Yes, and for most people this is the simplest approach. Adding perlite to a standard bag mix at roughly a 2:1 or 3:1 ratio (mix to perlite) improves drainage noticeably without requiring you to source multiple ingredients. It won’t be as airy as the full DIY recipe, but it’s a meaningful improvement over using the bag mix alone, and it’s an easy starting point if you’re new to adjusting soil.
Is coco coir better than peat moss for pothos?
They perform similarly as a base material, but coco coir has a practical advantage: it rewets more easily after drying out. Peat moss can become hydrophobic when fully dry, meaning water runs off the surface rather than absorbing into the mix — which leads to uneven watering and dry pockets around the roots. Coco coir is also considered a more sustainable option since it’s a byproduct of coconut processing rather than harvested from slow-forming peat bogs.
How often should I repot a pothos?
Most pothos benefit from a fresh mix every 12–18 months, even if they haven’t outgrown the pot. Organic components in the mix break down over time and the structure compacts, reducing the air space the roots rely on. A pot that drained well when fresh can start holding water for much longer after a year or two — the mix has changed even if the watering routine hasn’t. Watch for roots growing out of drainage holes or circling the soil surface as signs that a pot size increase is also needed.
Do pothos need a special mix, or will cactus soil work?
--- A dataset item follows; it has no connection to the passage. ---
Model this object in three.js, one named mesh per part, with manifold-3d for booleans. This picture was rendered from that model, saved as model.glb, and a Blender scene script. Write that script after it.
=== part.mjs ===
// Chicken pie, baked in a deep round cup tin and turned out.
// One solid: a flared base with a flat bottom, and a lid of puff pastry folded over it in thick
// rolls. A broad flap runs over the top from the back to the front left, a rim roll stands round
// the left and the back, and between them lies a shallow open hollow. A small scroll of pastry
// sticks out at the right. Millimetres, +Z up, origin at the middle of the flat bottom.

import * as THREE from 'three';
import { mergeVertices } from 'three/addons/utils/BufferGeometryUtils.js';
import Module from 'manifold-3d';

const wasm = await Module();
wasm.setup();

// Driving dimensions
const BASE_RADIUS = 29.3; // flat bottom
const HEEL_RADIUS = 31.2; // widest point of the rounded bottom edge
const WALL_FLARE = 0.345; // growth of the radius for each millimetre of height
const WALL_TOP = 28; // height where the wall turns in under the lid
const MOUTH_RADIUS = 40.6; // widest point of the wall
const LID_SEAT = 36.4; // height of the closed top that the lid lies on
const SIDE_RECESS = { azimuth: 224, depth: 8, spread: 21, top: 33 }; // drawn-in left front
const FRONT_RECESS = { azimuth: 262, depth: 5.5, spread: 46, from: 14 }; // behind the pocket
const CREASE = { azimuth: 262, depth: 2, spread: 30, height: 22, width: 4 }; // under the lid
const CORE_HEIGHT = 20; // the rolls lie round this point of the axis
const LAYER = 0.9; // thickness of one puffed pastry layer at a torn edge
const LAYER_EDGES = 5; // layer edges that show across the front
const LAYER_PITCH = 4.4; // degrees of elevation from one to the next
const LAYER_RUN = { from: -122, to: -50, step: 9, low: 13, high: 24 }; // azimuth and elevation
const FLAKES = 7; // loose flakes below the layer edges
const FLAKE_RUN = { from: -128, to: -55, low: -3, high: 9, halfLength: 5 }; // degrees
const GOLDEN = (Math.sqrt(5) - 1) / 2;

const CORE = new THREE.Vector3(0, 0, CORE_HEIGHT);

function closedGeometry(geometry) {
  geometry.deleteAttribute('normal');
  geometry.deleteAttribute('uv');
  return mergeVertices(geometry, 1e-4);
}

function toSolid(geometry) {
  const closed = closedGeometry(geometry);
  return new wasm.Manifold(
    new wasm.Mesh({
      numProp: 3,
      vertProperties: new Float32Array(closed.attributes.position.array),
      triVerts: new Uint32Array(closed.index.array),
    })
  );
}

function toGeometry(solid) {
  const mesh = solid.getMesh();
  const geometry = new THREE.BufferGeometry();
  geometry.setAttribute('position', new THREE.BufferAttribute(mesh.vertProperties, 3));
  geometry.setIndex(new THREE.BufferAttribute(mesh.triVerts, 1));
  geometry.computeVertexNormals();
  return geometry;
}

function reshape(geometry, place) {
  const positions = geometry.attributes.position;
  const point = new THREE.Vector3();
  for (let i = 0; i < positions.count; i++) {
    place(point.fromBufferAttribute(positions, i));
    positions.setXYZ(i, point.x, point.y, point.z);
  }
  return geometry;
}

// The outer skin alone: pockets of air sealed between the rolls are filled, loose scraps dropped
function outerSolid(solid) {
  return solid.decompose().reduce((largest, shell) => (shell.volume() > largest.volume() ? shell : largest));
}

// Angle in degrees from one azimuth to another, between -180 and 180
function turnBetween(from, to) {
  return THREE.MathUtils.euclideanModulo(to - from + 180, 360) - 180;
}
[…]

Cactus or succulent mix drains very fast and tends to be too gritty and nutrient-poor for pothos. Pothos do need good drainage, but they also need enough moisture-retaining base to stay hydrated between waterings — a pure cactus mix will dry out too quickly and leave the plant chronically thirsty. The DIY mix in this guide strikes a better balance for what pothos actually need.
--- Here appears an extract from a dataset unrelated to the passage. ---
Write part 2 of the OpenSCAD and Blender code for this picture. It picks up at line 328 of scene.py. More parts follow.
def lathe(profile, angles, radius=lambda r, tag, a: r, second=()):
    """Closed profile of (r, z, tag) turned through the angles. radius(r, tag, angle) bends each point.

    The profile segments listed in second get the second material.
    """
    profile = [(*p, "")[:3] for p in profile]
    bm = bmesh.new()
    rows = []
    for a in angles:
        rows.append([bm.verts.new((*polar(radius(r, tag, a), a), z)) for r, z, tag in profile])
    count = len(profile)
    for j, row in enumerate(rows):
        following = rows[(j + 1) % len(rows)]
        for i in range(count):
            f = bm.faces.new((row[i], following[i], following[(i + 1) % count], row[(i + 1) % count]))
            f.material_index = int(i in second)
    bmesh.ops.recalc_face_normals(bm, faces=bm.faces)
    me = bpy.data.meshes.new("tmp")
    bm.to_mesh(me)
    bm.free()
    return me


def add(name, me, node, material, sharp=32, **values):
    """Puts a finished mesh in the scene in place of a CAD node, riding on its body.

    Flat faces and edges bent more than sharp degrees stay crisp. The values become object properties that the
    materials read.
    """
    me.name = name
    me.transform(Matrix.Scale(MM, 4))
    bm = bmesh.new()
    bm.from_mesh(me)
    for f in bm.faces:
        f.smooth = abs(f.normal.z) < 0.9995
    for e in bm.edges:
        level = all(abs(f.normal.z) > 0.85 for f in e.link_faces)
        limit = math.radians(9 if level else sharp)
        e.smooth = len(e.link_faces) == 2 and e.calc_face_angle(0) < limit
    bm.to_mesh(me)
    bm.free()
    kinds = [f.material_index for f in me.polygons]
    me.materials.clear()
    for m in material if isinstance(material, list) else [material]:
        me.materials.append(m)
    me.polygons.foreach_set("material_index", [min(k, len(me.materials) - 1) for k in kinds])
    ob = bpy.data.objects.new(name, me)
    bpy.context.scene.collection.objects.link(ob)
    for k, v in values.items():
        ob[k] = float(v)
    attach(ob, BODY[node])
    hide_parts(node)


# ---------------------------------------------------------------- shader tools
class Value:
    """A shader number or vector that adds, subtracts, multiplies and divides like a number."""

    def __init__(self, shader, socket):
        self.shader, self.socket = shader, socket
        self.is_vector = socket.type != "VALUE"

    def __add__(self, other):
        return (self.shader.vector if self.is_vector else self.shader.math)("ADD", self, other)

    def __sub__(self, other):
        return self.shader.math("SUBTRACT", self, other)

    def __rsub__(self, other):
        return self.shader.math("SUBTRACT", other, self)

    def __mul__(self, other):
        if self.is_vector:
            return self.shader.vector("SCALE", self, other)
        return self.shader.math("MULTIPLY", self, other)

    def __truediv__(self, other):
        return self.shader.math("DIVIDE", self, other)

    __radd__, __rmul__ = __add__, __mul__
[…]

Why does my pothos get yellow leaves even though I’m watering correctly?
If you’re confident the watering schedule is reasonable but yellow leaves keep appearing — particularly at the base of the plant — the most likely explanation is that the soil is staying wet for longer than it appears. The surface can feel dry while the core of the pot is still saturated, especially in a dense, compacted mix. Insert a finger 5–6 cm into the soil rather than just checking the surface, or use a wooden chopstick as a moisture probe. If the deeper soil is still wet when you’re planning to water, the mix needs more drainage rather than a different watering schedule.
Should I add fertilizer to the soil mix when repotting?
If your mix includes worm castings or compost, there’s already enough slow-release nutrition to carry the plant for the first few weeks after repotting. Adding extra fertilizer at the time of repotting isn’t necessary and can stress roots that are already adjusting to a new environment. Resume a regular light feeding schedule a month or so after repotting, during the active growing season in spring and summer.